In this post, Professor of Spanish Jeremy Paden discusses the value of mentoring new faculty members.
The truth about teaching is that every new course you teach can leave you with the feeling of being an imposter. As a young professor, not only do you teach multiple new courses, but often you’re in a new town, and, of course, at a new institution. All this newness can be overwhelming and, at times, unsettling.
Some graduate programs have a strong mentoring component — others don’t. Some try to schedule the teaching of graduate students in such a way as to ensure students get to teach the full sequence of college-level classes, even upper-level special topics, before leaving for their first appointment. Some incorporate formal and informal conversations about teaching, service, research and the various roles professors play in the day-to-day life of a university. Others rely only on informal conversations between graduate students and their dissertation adviser. Or, at least, that’s the way it was 20 years ago. Over time, more and more graduate schools have realized the importance of explicit, formal mentoring and made it a part of their programming.
Even then, it is one thing to teach a class as a graduate student and another thing altogether to be the professor of record for three courses and to be a colleague expected to contribute to the life and direction of the department and college. Even those who come from graduate programs with strong mentoring can feel unsettled.
I was such a professor in my first appointment. My graduate school had an excellent pre-professionalization component. Yet, at my first job most of the mentoring was informal. At some point in my third year there, I did stumble my way into a monthly pedagogy lunch led by a bright political scientist, who had been tasked to lead an excellence in teaching office. But this was targeted only to teaching — and it was voluntary and not extensively advertised.
Another truth about teaching is that each school has its own culture. Leaving one culture for another can be strange and uncomfortable.
When I came to Transylvania University, I was pleasantly surprised to find the school had a more developed approach to mentoring young faculty. Along with the typical human resources sessions and meet and greets with deans and heads of various services, we each were assigned a tenured faculty mentor, and we met with a cohort on a monthly schedule during the first year to discuss various aspects of life at Transylvania.
This year, Sharon Brown, a professor of exercise science, was asked to lead the mentoring effort. She kindly invited me to co-lead it with her.
The formal part of mentoring at Transylvania tries to make sure our new hires in ecology, English, religion, Spanish and theater meet the heads of various offices — from the president and deans to the registrar, head librarian and various people in student services. But we try to provide more than just introductions. Over the course of the year, we will meet to discuss such things as life at a small college, student advising, how to remain active as a scholar, how to navigate the general education requirement and university governance — and answer any other questions they might have.

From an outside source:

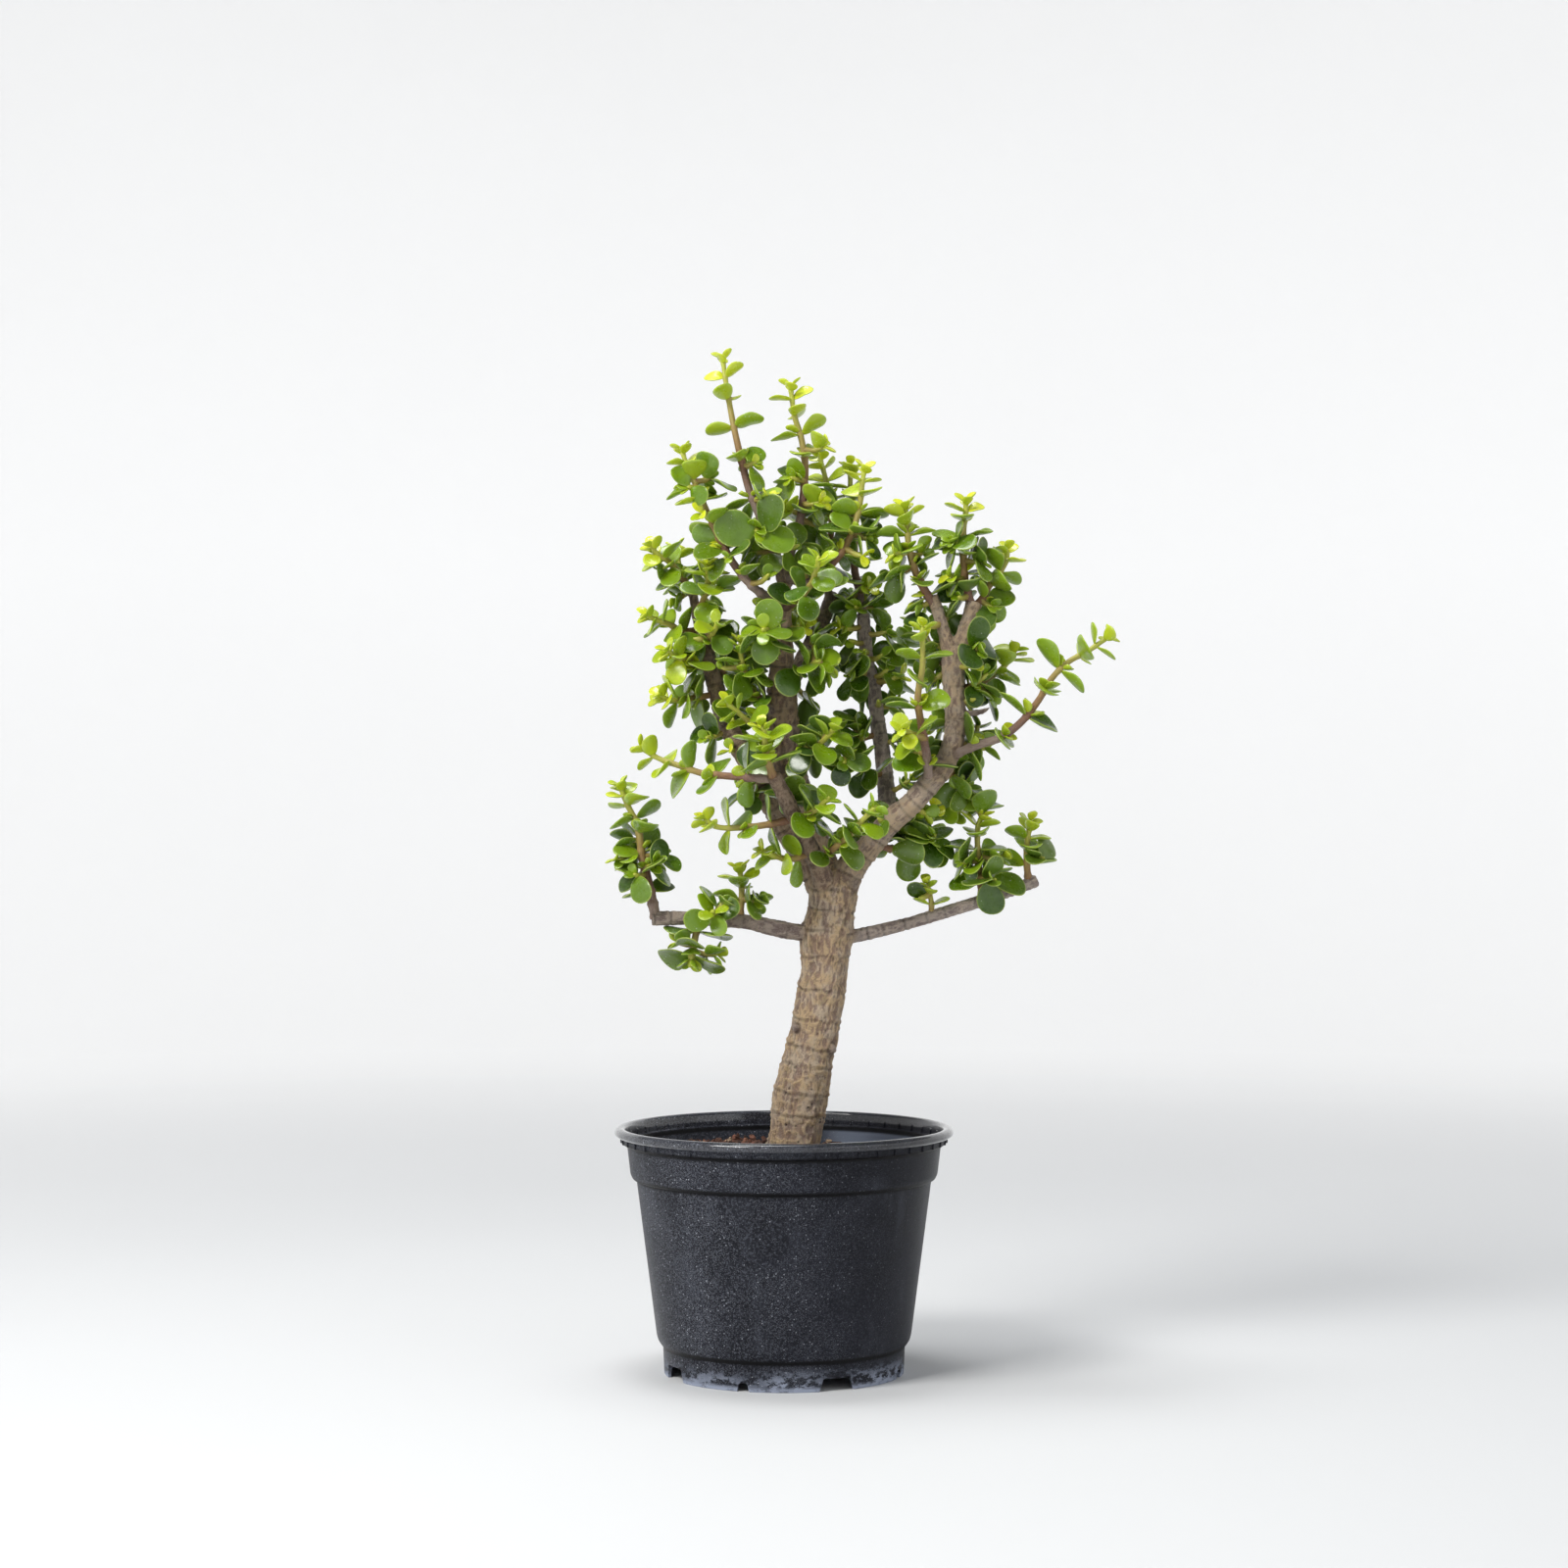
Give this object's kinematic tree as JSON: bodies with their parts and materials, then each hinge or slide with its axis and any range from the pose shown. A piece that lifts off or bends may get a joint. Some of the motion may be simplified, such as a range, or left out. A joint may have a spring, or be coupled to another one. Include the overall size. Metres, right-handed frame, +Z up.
{
  "type": "potted dwarf jade plant",
  "caption": "Small succulent tree with a leaning bare trunk, forked limbs and upright shoots of round paired leaves, rooted in a tapered black nursery pot.",
  "frame": {"origin": "centre of the pot's underside, where its centre pad meets the table", "axes": "+Z up, -Y towards the side that faces the viewer, +X to that viewer's right"},
  "size_m": [0.2397, 0.16, 0.4813],
  "materials": {
    "pot_plastic": "satin moulded plastic, dusty, scuffed at the foot",
    "potting_mix": "coarse damp bark and peat crumbs",
    "bark": "rough fissured bark with ring scars",
    "leaf": "smooth waxy leaf skin, yellow-green when young"
  },
  "bodies": {
    "root": {"branch_low_left": "bark", "branch_low_right": "bark", "limb_back": "bark", "limb_centre": "bark", "limb_front": "bark", "limb_inner_right": "bark", "limb_left": "bark", "limb_right": "bark", "pot": "pot_plastic", "potting_mix": "potting_mix", "shoot_arch_left": "leaf", "shoot_back_centre": "leaf", "shoot_back_left": "leaf", "shoot_back_right": "leaf", "shoot_back_right_limb": "leaf", "shoot_back_top": "leaf", "shoot_centre_arch_right": "leaf", "shoot_centre_low_right": "leaf", "shoot_centre_right_front": "leaf", "shoot_centre_right_rosette": "leaf", "shoot_centre_rosette": "leaf", "shoot_crown_second": "leaf", "shoot_crown_tall": "leaf", "shoot_crown_third": "leaf", "shoot_front_centre": "leaf", "shoot_front_upright": "leaf", "shoot_inner_left_upright": "leaf", "shoot_inner_low_left": "leaf", "shoot_inner_right_top": "leaf", "shoot_inner_twig_left": "leaf", "shoot_left_front_leafy": "leaf", "shoot_left_front_rosette": "leaf", "shoot_left_high": "leaf", "shoot_left_low_fork": "leaf", "shoot_left_lower": "leaf", "shoot_left_mid": "leaf", "shoot_left_middle": "leaf", "shoot_left_reach": "leaf", "shoot_left_upper": "leaf", "shoot_left_upper_back": "leaf", "shoot_left_yellow": "leaf", "shoot_low_left_front": "leaf", "shoot_low_left_hanging": "leaf", "shoot_low_left_mid": "leaf", "shoot_low_left_tall": "leaf", "shoot_low_right_end": "leaf", "shoot_low_right_mid": "leaf", "shoot_low_right_small": "leaf", "shoot_mid_front": "leaf", "shoot_mid_small": "leaf", "shoot_right_droop_back": "leaf", "shoot_right_fork_out": "leaf", "shoot_right_front_rosette": "leaf", "shoot_right_inner_tall": "leaf", "shoot_right_low_back": "leaf", "shoot_right_low_out": "leaf", "shoot_right_mid": "leaf", "shoot_right_reach": "leaf", "shoot_right_tall": "leaf", "trunk": "bark"}
  },
  "joints": []
}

New hires are assigned a senior faculty mentor, preferably outside of their division, but one who might have academic or personal interests that overlap. At a small college, one doesn’t have the luxury of being in a community of scholars where multiple people share your expertise. At the same time, you get to have intelligent, well-educated conversation partners whose training and interests are vastly different from your own. The beauty of these kinds of cross-disciplinary relationships is that not only might they teach you something about the world at large, but they introduce you to another viewpoint from which to understand the university, and possibly even new modes of teaching.
Teaching is an art that takes time to develop. It is an art honed through practice, through reflection on practice and through conversation with others about practice. Finding one’s way through the curious web of relations that make up a new college also takes time. Though one might be able to find one’s way without a guide, having a conversation partner who walks alongside new faculty as they get to know their new school helps the individual and community flourish.